## YOUR TASK
Begin with the line that contains "obj.matrix_world = world" and end with the line that contains "obj.data.transform(world)", transcribing exactly each line in that stretch and no other.
________________
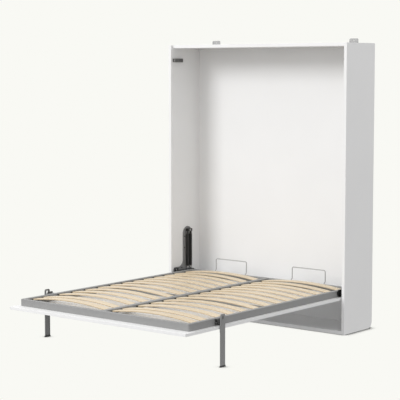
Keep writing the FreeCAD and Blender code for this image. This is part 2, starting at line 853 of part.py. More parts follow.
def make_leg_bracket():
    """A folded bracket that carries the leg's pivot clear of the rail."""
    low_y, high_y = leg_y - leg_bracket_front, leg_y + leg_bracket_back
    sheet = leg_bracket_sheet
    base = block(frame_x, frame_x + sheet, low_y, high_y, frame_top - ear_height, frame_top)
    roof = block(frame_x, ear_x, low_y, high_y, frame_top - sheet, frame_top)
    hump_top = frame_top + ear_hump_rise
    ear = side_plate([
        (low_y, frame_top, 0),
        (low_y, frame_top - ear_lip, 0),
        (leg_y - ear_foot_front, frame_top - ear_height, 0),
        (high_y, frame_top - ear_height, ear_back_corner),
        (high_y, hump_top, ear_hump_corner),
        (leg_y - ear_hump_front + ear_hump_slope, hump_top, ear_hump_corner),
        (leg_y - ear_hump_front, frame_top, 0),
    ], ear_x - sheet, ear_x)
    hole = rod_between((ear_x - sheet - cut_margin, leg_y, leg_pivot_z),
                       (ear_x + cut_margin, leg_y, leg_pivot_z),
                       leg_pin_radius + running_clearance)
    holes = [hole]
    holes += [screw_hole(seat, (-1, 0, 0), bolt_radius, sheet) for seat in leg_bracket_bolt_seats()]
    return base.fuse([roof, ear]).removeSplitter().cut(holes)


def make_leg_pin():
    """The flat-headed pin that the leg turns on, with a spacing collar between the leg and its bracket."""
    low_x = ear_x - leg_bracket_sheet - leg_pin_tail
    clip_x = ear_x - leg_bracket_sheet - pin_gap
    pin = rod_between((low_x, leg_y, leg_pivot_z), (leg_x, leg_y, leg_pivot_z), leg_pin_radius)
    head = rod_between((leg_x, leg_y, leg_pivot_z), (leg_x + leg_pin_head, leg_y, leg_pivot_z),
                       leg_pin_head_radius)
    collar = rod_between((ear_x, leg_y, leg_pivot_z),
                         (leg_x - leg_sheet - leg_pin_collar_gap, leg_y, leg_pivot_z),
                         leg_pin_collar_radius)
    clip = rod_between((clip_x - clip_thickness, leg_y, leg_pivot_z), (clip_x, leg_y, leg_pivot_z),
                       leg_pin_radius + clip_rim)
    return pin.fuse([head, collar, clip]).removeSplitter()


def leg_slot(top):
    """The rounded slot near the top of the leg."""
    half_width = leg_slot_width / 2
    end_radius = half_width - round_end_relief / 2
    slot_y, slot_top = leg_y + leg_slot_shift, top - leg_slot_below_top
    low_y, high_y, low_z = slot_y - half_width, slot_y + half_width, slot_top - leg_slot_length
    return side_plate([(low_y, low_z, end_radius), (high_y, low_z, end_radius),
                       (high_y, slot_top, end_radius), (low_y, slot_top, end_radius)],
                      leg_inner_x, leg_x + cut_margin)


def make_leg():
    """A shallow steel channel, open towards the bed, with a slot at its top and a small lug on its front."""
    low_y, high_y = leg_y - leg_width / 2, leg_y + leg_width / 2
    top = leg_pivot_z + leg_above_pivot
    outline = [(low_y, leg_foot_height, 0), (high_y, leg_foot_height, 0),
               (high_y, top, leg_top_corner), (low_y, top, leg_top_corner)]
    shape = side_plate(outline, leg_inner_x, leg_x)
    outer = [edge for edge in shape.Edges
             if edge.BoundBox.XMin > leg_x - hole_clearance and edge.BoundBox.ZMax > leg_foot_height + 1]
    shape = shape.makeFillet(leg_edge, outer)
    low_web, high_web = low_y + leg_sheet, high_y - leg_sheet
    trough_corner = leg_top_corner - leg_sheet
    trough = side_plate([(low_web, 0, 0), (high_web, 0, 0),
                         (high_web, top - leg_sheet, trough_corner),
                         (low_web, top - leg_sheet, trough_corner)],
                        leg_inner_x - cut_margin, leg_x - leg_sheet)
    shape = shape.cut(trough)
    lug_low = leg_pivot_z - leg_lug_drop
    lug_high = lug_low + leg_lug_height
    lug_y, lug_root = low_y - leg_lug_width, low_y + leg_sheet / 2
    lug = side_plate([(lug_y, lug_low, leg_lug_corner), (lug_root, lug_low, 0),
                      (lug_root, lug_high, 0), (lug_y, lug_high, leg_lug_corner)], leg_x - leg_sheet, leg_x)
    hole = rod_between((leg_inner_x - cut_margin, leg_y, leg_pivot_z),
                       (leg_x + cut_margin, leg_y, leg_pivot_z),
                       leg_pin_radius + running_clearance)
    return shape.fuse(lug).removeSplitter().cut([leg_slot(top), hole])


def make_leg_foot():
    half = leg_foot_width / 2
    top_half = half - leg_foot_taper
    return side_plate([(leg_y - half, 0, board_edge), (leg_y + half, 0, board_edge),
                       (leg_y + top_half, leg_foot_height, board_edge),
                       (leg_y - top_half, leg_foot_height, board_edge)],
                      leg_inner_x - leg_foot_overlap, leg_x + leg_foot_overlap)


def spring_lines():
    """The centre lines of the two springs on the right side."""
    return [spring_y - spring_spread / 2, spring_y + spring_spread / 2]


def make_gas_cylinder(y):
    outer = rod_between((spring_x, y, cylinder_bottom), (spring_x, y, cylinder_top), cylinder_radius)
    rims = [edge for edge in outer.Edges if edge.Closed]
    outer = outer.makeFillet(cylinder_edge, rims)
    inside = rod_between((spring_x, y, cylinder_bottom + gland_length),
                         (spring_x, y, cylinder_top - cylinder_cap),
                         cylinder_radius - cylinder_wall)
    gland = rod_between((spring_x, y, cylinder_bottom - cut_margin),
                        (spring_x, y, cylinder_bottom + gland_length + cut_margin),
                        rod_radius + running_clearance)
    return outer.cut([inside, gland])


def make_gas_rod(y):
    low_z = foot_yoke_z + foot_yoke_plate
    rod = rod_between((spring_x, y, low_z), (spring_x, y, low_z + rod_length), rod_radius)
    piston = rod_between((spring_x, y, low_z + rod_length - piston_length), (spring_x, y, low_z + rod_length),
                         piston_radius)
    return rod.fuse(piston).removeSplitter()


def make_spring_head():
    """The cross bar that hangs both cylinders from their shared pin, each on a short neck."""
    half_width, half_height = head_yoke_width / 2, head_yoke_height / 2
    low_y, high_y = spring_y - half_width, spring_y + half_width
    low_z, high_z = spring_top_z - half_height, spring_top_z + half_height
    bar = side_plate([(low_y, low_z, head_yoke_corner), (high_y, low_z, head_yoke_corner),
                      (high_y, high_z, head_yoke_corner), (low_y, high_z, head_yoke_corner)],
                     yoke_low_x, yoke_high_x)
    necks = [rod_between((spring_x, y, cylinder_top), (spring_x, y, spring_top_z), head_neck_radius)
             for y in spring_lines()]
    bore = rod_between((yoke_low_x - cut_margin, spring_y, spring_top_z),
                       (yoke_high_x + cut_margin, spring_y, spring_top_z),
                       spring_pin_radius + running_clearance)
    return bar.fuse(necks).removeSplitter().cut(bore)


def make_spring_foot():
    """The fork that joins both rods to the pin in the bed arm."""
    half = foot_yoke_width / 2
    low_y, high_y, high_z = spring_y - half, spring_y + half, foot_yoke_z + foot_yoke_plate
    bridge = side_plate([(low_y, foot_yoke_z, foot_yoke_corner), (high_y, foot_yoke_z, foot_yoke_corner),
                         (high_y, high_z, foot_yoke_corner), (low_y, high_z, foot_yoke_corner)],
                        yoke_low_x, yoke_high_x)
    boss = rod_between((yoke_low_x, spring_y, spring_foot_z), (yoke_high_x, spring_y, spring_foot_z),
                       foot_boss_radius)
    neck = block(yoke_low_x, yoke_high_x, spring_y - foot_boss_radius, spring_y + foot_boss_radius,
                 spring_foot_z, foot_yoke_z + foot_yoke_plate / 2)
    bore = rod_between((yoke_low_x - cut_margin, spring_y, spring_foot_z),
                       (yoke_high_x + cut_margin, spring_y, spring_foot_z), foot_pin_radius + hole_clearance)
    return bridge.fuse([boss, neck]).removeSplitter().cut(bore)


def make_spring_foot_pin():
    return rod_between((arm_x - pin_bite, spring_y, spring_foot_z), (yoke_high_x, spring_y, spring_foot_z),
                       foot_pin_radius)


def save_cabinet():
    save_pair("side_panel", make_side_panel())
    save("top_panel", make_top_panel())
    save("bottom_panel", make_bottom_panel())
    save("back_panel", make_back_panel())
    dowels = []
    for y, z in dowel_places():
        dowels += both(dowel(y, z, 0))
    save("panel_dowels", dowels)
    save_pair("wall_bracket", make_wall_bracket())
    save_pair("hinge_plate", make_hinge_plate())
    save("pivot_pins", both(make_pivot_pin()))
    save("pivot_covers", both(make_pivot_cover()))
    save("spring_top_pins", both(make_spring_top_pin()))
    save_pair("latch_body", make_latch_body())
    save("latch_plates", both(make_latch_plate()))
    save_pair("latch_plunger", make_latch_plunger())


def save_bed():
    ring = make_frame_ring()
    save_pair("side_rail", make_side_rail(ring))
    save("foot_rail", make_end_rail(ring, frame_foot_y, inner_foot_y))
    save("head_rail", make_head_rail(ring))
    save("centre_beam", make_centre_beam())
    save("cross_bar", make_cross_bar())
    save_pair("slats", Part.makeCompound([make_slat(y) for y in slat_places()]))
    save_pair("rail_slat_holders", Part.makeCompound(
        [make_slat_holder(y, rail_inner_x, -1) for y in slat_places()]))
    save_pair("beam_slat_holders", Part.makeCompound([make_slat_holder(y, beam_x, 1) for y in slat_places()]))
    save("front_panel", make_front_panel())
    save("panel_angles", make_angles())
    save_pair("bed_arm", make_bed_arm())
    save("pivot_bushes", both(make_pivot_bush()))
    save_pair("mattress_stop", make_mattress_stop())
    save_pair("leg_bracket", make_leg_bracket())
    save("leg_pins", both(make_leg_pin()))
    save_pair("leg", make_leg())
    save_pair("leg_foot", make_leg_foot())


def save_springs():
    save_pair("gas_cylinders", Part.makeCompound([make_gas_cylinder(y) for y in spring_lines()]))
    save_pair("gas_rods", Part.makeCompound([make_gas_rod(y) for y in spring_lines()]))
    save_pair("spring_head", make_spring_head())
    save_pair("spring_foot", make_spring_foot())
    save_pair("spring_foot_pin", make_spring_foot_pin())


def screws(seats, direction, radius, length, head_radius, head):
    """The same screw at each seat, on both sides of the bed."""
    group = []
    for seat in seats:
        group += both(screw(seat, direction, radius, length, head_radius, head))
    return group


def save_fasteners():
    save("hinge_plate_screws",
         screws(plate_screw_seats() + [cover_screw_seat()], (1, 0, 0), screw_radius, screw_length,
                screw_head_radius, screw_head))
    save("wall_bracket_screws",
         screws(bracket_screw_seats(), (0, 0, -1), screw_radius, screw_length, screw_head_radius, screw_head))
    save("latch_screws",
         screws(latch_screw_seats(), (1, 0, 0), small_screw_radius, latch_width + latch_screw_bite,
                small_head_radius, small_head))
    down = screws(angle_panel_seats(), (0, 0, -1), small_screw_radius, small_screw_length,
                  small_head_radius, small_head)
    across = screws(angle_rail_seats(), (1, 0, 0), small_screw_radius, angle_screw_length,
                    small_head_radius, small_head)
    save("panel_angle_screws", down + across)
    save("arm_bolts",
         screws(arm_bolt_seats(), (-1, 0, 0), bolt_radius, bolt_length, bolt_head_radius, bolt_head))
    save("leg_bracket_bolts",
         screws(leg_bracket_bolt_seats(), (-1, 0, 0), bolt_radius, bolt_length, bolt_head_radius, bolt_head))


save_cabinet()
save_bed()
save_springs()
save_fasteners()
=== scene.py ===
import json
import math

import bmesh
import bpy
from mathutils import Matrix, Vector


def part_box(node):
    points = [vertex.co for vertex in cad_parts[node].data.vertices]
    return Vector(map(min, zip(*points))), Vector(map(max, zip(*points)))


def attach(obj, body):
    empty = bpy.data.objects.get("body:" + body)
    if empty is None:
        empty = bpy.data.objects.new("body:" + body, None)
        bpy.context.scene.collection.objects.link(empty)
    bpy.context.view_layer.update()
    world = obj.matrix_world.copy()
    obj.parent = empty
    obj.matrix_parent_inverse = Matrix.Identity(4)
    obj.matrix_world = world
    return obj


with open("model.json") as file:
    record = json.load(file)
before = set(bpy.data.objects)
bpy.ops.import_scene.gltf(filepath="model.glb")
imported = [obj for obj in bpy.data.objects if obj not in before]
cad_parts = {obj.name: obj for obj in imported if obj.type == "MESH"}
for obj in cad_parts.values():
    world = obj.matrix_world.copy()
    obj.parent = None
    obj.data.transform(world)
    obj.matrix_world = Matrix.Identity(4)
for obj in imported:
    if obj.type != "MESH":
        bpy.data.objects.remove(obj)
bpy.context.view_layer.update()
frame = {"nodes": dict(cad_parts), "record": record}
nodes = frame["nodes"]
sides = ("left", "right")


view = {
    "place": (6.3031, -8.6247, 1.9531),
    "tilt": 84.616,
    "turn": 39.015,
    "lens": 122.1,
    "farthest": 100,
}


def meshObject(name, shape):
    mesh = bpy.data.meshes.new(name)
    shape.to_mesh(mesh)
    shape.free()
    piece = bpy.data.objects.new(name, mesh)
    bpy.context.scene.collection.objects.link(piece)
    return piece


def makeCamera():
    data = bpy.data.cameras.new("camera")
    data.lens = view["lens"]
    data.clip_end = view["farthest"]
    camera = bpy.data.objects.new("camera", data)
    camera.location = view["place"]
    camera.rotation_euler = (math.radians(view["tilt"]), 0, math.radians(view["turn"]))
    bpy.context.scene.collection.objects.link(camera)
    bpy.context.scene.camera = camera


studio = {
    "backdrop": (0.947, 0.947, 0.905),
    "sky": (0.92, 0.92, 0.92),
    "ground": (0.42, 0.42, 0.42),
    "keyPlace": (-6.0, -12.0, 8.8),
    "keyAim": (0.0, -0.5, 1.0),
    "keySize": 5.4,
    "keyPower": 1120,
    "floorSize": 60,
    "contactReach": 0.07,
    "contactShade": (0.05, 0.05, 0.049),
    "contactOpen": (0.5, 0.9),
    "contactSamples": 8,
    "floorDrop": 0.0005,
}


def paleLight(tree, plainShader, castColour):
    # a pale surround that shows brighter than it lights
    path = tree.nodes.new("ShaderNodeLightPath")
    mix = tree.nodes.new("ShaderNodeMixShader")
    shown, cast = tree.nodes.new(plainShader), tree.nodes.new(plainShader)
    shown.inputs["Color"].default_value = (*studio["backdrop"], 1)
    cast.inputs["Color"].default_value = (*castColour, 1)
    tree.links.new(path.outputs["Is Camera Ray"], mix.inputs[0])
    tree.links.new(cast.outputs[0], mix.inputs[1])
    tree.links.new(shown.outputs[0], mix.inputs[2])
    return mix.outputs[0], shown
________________
## ANSWER TO THIS TASK
    obj.matrix_world = world
    return obj


with open("model.json") as file:
    record = json.load(file)
before = set(bpy.data.objects)
bpy.ops.import_scene.gltf(filepath="model.glb")
imported = [obj for obj in bpy.data.objects if obj not in before]
cad_parts = {obj.name: obj for obj in imported if obj.type == "MESH"}
for obj in cad_parts.values():
    world = obj.matrix_world.copy()
    obj.parent = None
    obj.data.transform(world)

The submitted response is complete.